We assembled a panel of industry experts to tackle this month’s question.
Here’s what they had to say:
Cory Atkins, principal, Atkins Cos. (West Orange)
The health care real estate sector has remained strong over the past several years despite the macroeconomic challenges affecting the industry. Looking ahead, the promise of achieving a soft landing and several pending interest rate cuts in 2024 are signaling the possibility of a more active market as we approach 2025.
Now is a great time for health care real estate investors to take stock of their current positions and prepare for tomorrow’s market conditions. Strategic capital and operational improvements made today will position buildings for long-term success ahead of the expected uptick in deal flow.
In addition, professional office buildings facing low occupancy rates present opportunities for investors to convert vacant spaces into medical use. With the increased costs associated with new development, adaptive reuse is increasingly becoming a viable option for some underperforming buildings.
Jay C. Biggins, executive managing director, Biggins Lacy Shapiro & Co. LLC (Princeton)
New Jersey is finally leveraging its “legacy” pharma asset base. Recent successes include diverse new investments, such as large-scale biologics (BeiGene), cell and gene therapies (Cellares) and CDMOs or contract development and manufacturing organizations (Enzyne), with others in the pipeline. Princeton West, the repurposed former Bristol Myers Squibb campus in Hopewell, also is a reminder that you have to invest in ready-to-go sites with power, water and sewer infrastructure to compete for life sciences production opportunities. Ultimately, New Jersey’s life sciences future depends on patient long-term investment — such as the EDA’s investment in HELIX in New Brunswick, AI in Princeton and Edge Works at Liberty Science Center. The mission-critical last ingredient in New Jersey’s life sciences comeback strategy is workforce development.
Chris Cirrotti, associate principal, Langan (Parsippany)
Recent economic data indicates a noticeable uptick in health care design and construction across the United States. New Jersey is following suit, with planning, design and construction of major health care expansion and development projects on the rise once again. Many of these projects are driven by the lessons learned during the pandemic and the need to improve facilities to deliver a higher standard of patient care and satisfaction.
We continue to see the adaptive reuse of underutilized office and retail space into medical facilities, as well as some new developments anchored by medical care. Our team is providing comprehensive engineering and environmental services for numerous projects involving both inpatient and outpatient services, and we are strategically positioned to provide community-connected care.
The demand and competition for high-quality medical care is robust, and we expect the strong momentum of health care development planning and construction to continue through 2024 and beyond.
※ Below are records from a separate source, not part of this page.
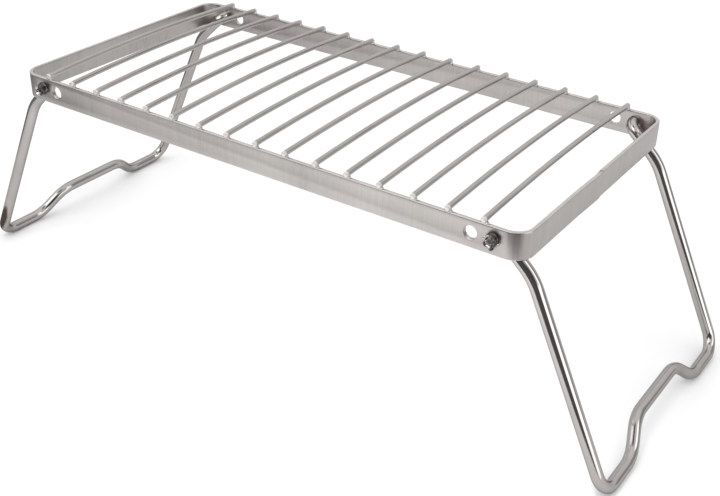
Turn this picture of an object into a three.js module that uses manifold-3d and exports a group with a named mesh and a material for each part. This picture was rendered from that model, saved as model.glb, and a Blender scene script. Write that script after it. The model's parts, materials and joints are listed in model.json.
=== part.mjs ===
// Folding camp grill: a flat steel strap bent into a rounded rectangle, sixteen cooking rods
// welded across it, and two legs, each one bent rod that hinges in a pair of holes.
// Millimetres, +Z up. The origin is on the ground under the middle of the open grill.
// +X runs along the frame to its right end, and +Y runs across to its far rail.

import * as THREE from 'three';
import Module from 'manifold-3d';
import { mergeVertices } from 'three/addons/utils/BufferGeometryUtils.js';

// Frame: one flat strap standing on edge, with its two ends welded together.
const FRAME_LENGTH = 450;
const FRAME_WIDTH = 225;
const FRAME_TOP = 180;
const STRAP_HEIGHT = 20;
const STRAP_THICKNESS = 3;
const STRAP_EDGE_RADIUS = 0.9;
const CORNER_RADIUS = 14;

// Seam: the weld that closes the strap, in the middle of the right end.
const SEAM_GAP = 2.2;
const SEAM_WELD_WIDTH = 1.5;
const SEAM_WELD_PROUD = 0.3;

// Cooking rods: they rest on the strap's top edge and arch slightly upwards.
const ROD_COUNT = 16;
const ROD_PITCH = 26;
const ROD_DIAMETER = 4;
const ROD_ARCH = 3.4;
const ROD_SEAT_GAP = 0.05;
const ROD_STEPS = 8;
const ROD_SEGMENTS = 6;

// Holes: each end of each long rail has a pivot hole and a spare hole beside it.
const HOLE_DIAMETER = 9.6;
const HOLE_BELOW_TOP = 9.3;
const PIVOT_HOLE_FROM_END = 22.8;
const HOLE_SPACING = 15.6;

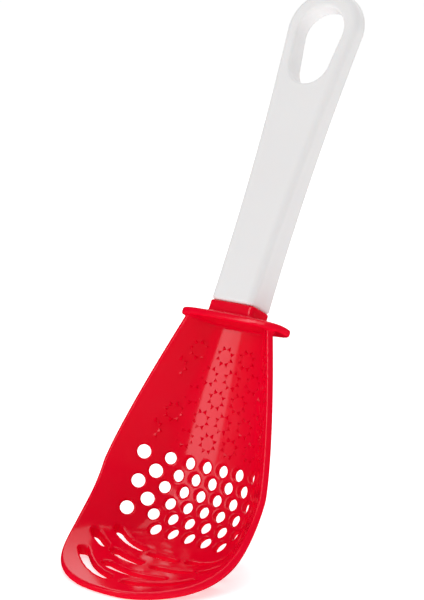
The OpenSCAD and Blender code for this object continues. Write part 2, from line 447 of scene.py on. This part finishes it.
def outward(u, x_share):
    """The direction out of the scoop's outer face."""
    step = 0.004
    margin = 0.02
    widest_angle = math.radians(85)
    u = min(3 - margin, max(margin, u))
    angle = math.asin(min(1, max(-1, x_share)))
    angle = min(widest_angle, max(-widest_angle, angle))
    sideways = inner(u, math.sin(angle + step)) - inner(u, math.sin(angle - step))
    onward = inner(u + step, math.sin(angle)) - inner(u - step, math.sin(angle))
    normal = -np.cross(sideways, onward)
    return normal / np.linalg.norm(normal)


def outer(u, x_share):
    """A point of the sheet's outer face. The foot's underside stays down, so that it mashes flat."""
    share = max(0, (abs(x_share) - flat_share) / (1 - flat_share))
    depth = (1 - blend(u)) * (rim(u) - middle(u))[1] * share**2 * (1 - share**4)
    return inner(u, x_share) + wall * outward(u, x_share) - np.array([0, 0, depth])


def sheet(steps_along, steps_across):
    """The whole sheet as a closed solid. Each ring goes out on the inner face and back on the outer."""
    # the steps are finer near the rims, where the sheet turns most
    shares = [math.sin(math.radians(-90 + 180 * j / steps_across)) for j in range(steps_across + 1)]
    rings = []
    for u in np.linspace(0, into_flange, steps_along + 1):
        inside = [inner(u, share) for share in shares]
        outside = [outer(u, share) for share in shares]
        rings.append(inside + outside[::-1])
    return strip_loft(rings, steps_across + 1)


def strip_loft(rings, width):
    """A loft whose rings are a face out and a face back, capped by joining the two faces."""
    count = 2 * width
    points = [point for ring in rings for point in ring]
    quads = side_quads(len(rings), count)
    last = (len(rings) - 1) * count
    for i in range(width - 1):
        quads.append((i, count - 1 - i, count - 2 - i, i + 1))
        quads.append((last + i, last + i + 1, last + count - 2 - i, last + count - 1 - i))
    return Solid(points, quads=quads)


def wall_u(x, z):
    """The u at which the inner face passes x and a height z along the handle."""
    low = 1.2
    high = 3.0
    for _ in range(24):
        u = (low + high) / 2
        if (inner(u, min(1, max(-1, x / half_width(u)))) - flange_centre) @ upward < z:
            low = u
        else:
            high = u
    return u


def place_on_wall(x, z):
    """The inner face's point at x and z along the handle, and the direction out of the outer face."""
    u = wall_u(x, z)
    return inner(u, x / half_width(u)), outward(u, x / half_width(u))


def axes_from(normal):
    """Two directions across a normal, the first one level."""
    first = np.cross([0, 0, 1], normal)
    first = first / np.linalg.norm(first)
    return first, np.cross(normal, first)


# ---- Cutters and teeth of the scoop ----


def strainer_cutter(x, z, radius):
    """A round cutter along the mould's draw direction, which fans out a little towards the sides."""
    point, out = place_on_wall(x, z)
    aside = hole_fan * out[0]
    ahead = math.sqrt(1 - aside * aside)
    axis = np.array([aside, math.sin(hole_angle) * ahead, -math.cos(hole_angle) * ahead])
    first, second = axes_from(axis)
    reach = 2.5 * wall
    return prism(circle_points(radius, 40), -reach, reach).placed(point, first, second, axis)


def strainer_cutters():
    """Staggered rows of holes, with a larger hole at each end of a row."""
    cutters = []
    for row in range(hole_rows):
        z = -first_hole_row - row * hole_row_pitch
        odd = row % 2
        first = 0 if odd else hole_pitch / 2
        columns = [column * hole_pitch + first for column in range(holes_beside_middle)]
        places = sorted({side * x for x in columns for side in (-1, 1)})
        cutters += [strainer_cutter(x, z, hole_radius) for x in places]
        if row < edge_hole_rows:
            x = edge_columns[odd]
            z -= edge_hole_drop
            cutters += [strainer_cutter(side * x, z, edge_hole_radius) for side in (-1, 1)]
    return cutters


def slot_point(front, bow, x):
    """A point of a slot's middle line, in plan."""
    return np.array([x, front + bow * (x / bow_reach) ** 2])


def slot_cutter(front, bow, start, end):
    """A cutter for one curved slot with round ends, from below the foot to above the rim."""
    low = -5
    high = 35
    xs = np.linspace(start, end, 25)
    line = [slot_point(front, bow, x) for x in xs]
    tangents = [slot_point(front, bow, x + 0.1) - slot_point(front, bow, x - 0.1) for x in xs]
    tangents = [t / np.linalg.norm(t) for t in tangents]
    sides = [np.array([-t[1], t[0]]) for t in tangents]
    radius = slot_width / 2
    outline = [p - radius * s for p, s in zip(line, sides)]
    outline += arc_points(line[-1], radius, tangents[-1], sides[-1], -90, 90)
    outline += [p + radius * s for p, s in zip(line[::-1], sides[::-1])]
    outline += arc_points(line[0], radius, tangents[0], sides[0], 90, 270)
    return outline_prism(outline, len(xs), low, high)


def arc_points(centre, radius, first, second, start, end):
    """Points inside an arc, its angle in degrees from the first direction towards the second."""
    turns = np.radians(np.linspace(start, end, 13)[1:-1])
    return [centre + radius * (math.cos(t) * first + math.sin(t) * second) for t in turns]


def outline_prism(outline, run, low, high):
    """A prism over a long curved outline, its caps made of strips across the run."""
    count = len(outline)
    points = [(x, y, z) for z in (low, high) for x, y in outline]
    quads = [(i, (i + 1) % count, count + (i + 1) % count, count + i) for i in range(count)]
    ends = (count - 2 * run) // 2
    back = run + ends
    triangles = []
    for a in range(run - 1):
        b = a + 1
        d = back + run - 1 - a
        c = d - 1
        quads.append((a, d, c, b))
        quads.append((count + a, count + b, count + c, count + d))
    for a in (run - 1, back + run - 1):
        for i in range(1, ends + 1):
            b = (a + i) % count
            c = (a + i + 1) % count
            triangles.append((a, c, b))
            triangles.append((count + a, count + b, count + c))
    return Solid(points, triangles, quads)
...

Blake Goodman, senior managing director, JLL (Parsippany)
Modern medical networks are following a comprehensive data-driven strategy to find the right sites for growth and to optimize the performance of existing sites.
Demographic, socioeconomic and geographic data is supporting the trend among health care networks toward retail-oriented settings, whether that’s mixed-use developments with a retail component, mall box sites or general retail. Those come with built-in foot traffic, easy access and prime visibility, all of the attributes that health care networks continue to seek as they focus on branding and awareness.
After several years of aggressive acquisition activity, they are now focused on consolidation, bringing disparate health care specialties — from orthopedics to surgical centers, cardiology, imaging, primary care and the like — together in regional hubs that offer the type of access, visibility and parking retail sites afford.
This will create opportunity in the investment sector through long-term credit transactions with health care networks.
Randy Horning, vice president, NAI James E. Hanson (Teterboro)
Health care real estate has been one of the most resilient sectors over the past few years amidst broader economic turbulence.
This strength has not only benefited the health care sector but has also provided a lifeline to struggling traditional office properties. In some cases, adaptive reuse, where applicable, has emerged as a viable solution, allowing investors to repurpose outdated office spaces into modern health care destinations, furthering the growth of health care practices.
As the office market continues to struggle, we can expect to see an acceleration of this trend allowing for a semi or complete conversion of the building.
Over the next several years, the complexity of these projects will inspire the continued growth of highly specialized health care real estate teams made up of experts from across disciplines to accomplish this task. These teams will increasingly become critical partners to investors hoping to bring much-needed health care space to the market.